Pennsylvania House approves Malcolm Kenyatta's marriage equality bill to update outdated state lawhttps://www.advocate.com/politics/states/pennsylvania-house-marriage-equality-bill 🔗Christopher Wiggins (26 March 2026)
State Rep. Malcolm Kenyatta rose on the Pennsylvania House floor and offered a line that cut through hours of legislative debate and decades of legal inertia. "God did not make me to hate me," he said. Minutes later, the chamber voted to move Pennsylvania closer to matching its laws to that principle.

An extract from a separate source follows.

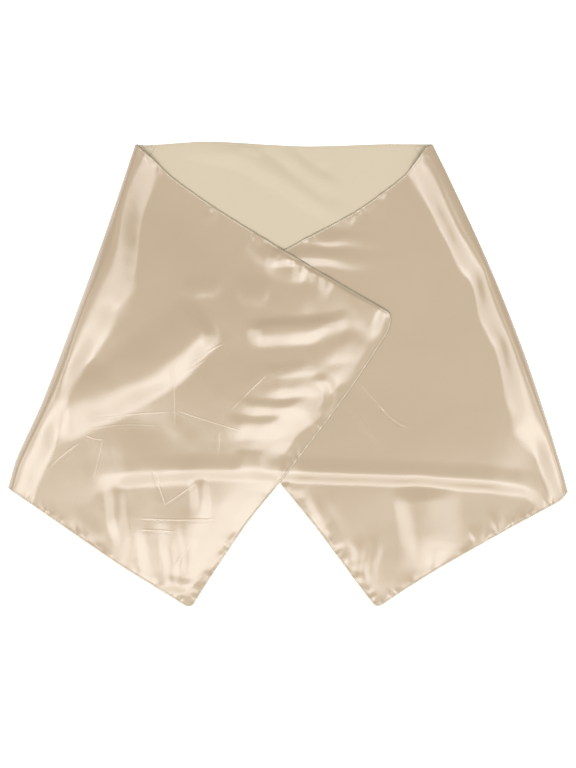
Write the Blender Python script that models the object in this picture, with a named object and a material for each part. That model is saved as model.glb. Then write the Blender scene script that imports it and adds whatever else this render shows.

The Pennsylvania House passed legislation Wednesday to codify marriage equality into state law, approving the measure in a 127–72 vote with bipartisan support, according to NBC affiliate WPXI in Pittsburgh. The bill would redefine marriage in state statute as a union between "two individuals," replacing language dating back to the 1990s that limits marriage to "one man and one woman." It would also repeal provisions that invalidate same-sex marriages performed in other jurisdictions.
The vote does not change who can marry in Pennsylvania. That question was settled more than a decade ago by the U.S. Supreme Court's decision in Obergefell v. Hodges. But it does address something quieter and, in this political moment, more urgent: whether states will rely on federal precedent alone, or take steps to insulate those rights within their own laws.